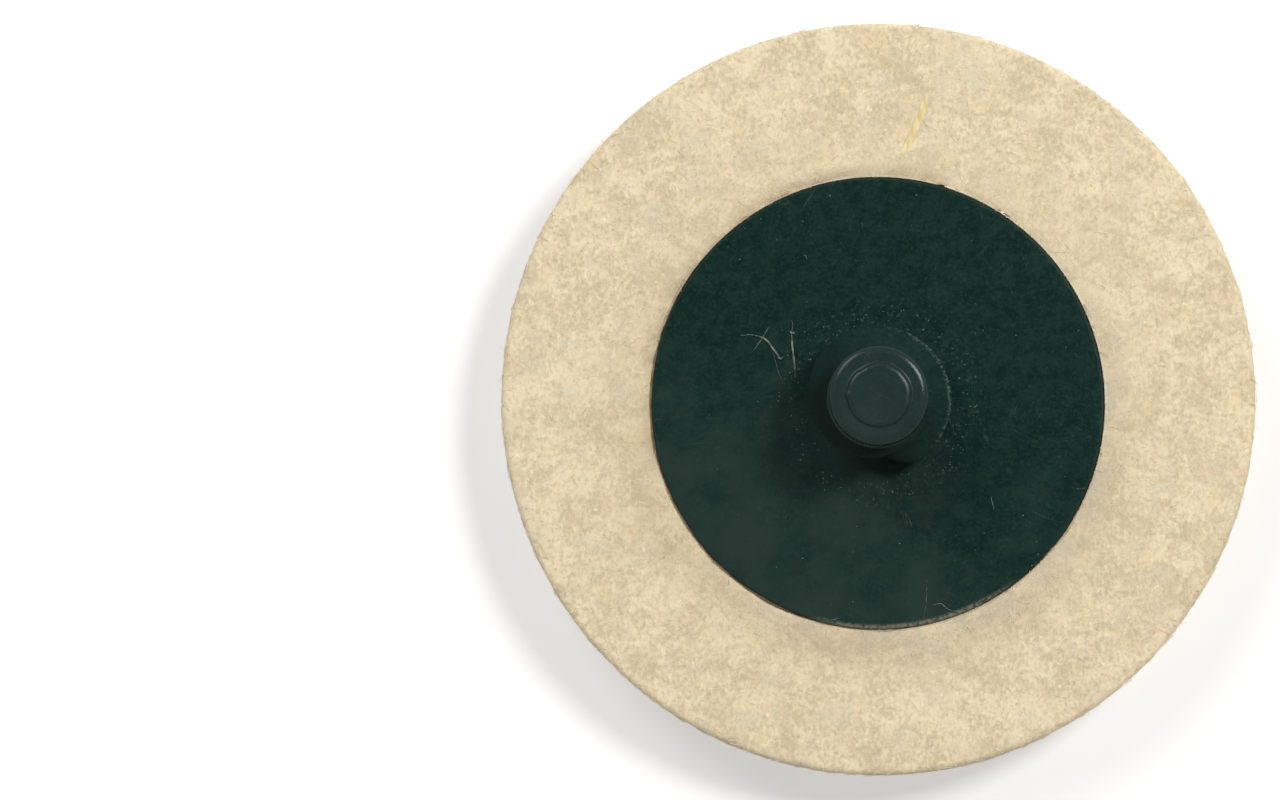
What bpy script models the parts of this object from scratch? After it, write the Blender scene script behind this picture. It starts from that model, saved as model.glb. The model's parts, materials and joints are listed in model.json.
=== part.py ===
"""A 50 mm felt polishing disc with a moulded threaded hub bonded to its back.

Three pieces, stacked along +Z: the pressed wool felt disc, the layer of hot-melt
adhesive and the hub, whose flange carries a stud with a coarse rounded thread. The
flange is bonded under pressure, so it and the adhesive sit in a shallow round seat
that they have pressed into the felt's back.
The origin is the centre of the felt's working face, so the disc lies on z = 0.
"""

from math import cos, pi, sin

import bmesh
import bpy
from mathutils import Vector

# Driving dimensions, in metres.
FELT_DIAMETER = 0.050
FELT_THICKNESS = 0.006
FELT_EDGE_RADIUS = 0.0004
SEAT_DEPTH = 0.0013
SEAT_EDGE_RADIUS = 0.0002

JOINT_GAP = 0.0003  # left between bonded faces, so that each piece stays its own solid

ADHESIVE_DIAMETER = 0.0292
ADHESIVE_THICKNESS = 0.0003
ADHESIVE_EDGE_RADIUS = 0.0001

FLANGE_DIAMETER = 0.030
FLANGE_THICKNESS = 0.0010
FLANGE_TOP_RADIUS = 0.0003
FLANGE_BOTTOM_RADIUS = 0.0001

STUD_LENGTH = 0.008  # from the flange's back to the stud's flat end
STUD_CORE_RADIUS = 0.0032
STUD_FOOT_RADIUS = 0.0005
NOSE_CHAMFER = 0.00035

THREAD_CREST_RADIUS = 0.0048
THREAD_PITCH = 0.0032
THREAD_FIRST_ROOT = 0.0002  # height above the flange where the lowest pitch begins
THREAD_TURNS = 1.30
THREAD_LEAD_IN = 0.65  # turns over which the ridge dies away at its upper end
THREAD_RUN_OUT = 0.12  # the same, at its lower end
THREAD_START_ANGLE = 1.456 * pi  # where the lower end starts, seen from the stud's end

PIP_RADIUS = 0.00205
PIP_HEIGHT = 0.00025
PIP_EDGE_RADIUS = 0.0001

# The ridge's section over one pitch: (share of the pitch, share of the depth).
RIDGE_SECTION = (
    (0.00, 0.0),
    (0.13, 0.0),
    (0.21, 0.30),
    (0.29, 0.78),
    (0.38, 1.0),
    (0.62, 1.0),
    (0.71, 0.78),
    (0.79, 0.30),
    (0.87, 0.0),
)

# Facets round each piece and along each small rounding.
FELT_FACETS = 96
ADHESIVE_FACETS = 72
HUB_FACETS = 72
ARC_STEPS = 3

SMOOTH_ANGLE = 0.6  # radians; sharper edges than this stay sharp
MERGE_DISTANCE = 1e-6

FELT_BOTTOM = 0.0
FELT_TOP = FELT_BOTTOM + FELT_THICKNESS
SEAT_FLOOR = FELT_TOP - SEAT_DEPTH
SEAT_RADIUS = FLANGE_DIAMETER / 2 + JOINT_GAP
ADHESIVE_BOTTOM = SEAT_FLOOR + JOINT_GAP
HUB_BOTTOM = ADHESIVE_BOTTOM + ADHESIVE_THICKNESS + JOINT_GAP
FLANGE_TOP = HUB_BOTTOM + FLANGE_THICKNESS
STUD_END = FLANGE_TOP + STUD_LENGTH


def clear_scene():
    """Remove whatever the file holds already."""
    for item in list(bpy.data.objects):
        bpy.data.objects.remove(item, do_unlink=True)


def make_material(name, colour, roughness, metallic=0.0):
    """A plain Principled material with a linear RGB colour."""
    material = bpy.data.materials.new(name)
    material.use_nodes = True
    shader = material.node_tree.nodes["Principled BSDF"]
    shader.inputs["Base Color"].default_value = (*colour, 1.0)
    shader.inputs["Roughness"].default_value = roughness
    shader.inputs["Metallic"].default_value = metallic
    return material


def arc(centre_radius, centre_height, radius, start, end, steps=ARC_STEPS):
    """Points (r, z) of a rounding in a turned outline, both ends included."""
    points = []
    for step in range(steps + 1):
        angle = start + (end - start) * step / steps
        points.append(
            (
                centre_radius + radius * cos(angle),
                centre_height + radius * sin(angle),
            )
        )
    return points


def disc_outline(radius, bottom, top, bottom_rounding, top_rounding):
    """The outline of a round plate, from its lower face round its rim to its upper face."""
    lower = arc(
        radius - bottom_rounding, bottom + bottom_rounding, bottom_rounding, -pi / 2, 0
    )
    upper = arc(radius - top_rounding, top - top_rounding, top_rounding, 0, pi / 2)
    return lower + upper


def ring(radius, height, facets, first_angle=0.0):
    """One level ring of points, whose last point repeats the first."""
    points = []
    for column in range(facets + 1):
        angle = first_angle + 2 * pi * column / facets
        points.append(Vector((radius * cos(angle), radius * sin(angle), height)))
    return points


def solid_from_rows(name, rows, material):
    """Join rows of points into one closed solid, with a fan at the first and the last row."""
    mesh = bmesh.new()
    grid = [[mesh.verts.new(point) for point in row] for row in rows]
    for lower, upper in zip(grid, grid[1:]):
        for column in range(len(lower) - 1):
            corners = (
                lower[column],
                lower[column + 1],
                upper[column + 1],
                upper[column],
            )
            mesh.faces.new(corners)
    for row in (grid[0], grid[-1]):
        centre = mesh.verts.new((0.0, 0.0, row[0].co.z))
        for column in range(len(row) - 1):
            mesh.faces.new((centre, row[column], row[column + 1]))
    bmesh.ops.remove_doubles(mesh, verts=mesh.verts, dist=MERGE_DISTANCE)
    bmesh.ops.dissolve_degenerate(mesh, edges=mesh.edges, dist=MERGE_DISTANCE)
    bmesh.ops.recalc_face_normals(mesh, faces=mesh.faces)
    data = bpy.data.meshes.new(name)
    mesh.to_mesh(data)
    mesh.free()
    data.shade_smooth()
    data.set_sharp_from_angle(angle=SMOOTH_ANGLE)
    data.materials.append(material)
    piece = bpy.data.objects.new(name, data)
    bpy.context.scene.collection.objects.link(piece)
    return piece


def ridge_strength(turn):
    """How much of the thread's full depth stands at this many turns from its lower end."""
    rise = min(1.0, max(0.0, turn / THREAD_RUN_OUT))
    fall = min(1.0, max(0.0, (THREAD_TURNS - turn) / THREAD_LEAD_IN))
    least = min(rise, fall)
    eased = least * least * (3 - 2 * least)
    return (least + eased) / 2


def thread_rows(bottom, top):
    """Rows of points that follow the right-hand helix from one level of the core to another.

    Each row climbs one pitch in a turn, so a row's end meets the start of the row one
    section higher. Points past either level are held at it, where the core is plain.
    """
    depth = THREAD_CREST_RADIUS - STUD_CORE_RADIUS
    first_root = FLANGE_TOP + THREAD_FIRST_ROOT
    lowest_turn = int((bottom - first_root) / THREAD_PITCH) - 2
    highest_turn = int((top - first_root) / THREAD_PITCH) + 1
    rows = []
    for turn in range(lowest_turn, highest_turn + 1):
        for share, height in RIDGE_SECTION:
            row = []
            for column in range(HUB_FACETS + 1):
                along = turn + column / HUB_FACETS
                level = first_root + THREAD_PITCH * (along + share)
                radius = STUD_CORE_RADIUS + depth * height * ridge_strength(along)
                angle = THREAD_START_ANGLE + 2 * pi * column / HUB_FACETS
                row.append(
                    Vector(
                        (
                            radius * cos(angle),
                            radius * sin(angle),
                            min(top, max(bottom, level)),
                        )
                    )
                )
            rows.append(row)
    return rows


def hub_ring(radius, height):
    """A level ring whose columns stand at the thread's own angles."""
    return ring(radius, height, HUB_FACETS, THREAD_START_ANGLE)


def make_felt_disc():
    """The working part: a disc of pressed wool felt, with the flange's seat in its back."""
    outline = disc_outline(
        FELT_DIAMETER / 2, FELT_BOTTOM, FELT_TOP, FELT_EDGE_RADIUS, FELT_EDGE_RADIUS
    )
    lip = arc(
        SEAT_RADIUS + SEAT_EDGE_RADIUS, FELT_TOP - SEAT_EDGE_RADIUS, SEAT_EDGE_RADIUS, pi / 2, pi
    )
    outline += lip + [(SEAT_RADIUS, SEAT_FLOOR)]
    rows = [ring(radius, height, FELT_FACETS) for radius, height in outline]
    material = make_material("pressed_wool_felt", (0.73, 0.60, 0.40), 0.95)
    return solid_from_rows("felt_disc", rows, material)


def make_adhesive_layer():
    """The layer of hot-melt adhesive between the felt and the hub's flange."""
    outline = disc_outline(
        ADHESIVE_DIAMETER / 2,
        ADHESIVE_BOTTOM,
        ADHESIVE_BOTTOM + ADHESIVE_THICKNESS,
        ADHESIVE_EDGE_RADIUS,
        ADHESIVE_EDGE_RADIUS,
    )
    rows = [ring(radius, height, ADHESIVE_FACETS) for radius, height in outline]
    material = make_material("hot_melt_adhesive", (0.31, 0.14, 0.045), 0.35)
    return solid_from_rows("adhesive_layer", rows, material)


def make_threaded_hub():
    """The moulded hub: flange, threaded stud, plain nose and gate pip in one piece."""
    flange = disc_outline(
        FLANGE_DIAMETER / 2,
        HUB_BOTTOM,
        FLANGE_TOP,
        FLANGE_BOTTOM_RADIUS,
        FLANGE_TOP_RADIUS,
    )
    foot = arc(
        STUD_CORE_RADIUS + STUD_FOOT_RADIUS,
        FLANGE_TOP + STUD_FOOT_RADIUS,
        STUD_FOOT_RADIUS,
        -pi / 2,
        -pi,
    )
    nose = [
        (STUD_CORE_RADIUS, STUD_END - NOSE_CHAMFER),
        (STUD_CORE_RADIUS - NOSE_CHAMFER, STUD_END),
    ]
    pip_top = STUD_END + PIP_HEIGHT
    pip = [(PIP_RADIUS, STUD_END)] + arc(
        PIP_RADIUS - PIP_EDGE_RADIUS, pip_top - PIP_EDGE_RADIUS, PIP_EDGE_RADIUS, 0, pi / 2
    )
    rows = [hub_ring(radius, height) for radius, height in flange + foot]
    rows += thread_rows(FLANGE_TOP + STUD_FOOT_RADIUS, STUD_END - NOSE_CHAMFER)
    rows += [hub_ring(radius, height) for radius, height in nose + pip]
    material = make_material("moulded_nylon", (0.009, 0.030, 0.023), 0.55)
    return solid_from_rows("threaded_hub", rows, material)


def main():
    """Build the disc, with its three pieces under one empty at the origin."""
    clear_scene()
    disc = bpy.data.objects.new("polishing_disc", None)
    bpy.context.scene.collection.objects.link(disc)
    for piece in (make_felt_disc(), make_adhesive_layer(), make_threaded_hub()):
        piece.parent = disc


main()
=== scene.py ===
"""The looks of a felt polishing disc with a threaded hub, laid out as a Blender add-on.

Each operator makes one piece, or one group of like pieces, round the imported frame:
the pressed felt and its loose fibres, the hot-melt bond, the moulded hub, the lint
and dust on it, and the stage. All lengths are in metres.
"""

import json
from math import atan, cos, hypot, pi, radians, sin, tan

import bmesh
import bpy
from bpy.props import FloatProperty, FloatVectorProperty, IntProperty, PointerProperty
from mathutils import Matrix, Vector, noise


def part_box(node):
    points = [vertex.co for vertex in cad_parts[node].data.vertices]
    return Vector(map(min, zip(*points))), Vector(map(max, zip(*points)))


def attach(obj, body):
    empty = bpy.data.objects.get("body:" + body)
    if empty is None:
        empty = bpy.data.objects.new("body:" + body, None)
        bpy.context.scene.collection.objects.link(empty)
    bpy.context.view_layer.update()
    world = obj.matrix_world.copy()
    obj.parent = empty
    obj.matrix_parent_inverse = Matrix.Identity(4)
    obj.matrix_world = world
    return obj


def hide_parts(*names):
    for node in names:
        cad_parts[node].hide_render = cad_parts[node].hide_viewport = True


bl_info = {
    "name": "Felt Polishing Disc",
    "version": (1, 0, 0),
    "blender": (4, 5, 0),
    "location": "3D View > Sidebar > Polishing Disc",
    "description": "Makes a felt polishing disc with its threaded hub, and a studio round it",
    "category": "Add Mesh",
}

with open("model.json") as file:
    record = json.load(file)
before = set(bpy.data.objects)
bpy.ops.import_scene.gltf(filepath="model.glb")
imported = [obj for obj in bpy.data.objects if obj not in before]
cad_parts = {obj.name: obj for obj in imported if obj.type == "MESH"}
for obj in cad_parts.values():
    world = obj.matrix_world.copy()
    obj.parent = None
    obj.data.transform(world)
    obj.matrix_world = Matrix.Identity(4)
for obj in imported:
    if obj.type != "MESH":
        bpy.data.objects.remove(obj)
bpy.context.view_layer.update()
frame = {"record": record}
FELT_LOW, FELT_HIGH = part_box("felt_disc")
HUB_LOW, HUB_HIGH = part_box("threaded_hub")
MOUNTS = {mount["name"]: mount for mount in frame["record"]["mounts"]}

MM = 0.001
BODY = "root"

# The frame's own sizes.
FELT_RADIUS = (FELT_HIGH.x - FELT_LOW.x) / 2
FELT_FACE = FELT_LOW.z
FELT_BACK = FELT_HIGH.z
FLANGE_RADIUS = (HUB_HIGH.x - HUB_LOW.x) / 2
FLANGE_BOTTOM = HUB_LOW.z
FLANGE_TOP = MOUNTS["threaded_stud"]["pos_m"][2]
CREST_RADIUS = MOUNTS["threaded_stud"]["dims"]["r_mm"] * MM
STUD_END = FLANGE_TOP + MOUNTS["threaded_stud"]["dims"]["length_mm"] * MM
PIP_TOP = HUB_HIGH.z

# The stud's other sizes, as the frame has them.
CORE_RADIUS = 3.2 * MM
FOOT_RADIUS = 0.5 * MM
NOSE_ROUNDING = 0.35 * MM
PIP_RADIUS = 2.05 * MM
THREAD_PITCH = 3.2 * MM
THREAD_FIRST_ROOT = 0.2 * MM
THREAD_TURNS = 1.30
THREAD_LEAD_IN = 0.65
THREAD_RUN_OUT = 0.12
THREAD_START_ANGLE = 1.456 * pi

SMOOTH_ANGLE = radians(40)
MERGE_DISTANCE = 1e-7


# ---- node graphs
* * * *
- _Directive_
With the first line being the one containing "for node in" and the last line the one containing "cad_parts[node].hide_render = cad_parts[node].hide_viewport", transcribe exactly the lines above that fall in that range.

- _Answer to the problem_
    for node in names:
        cad_parts[node].hide_render = cad_parts[node].hide_viewport = True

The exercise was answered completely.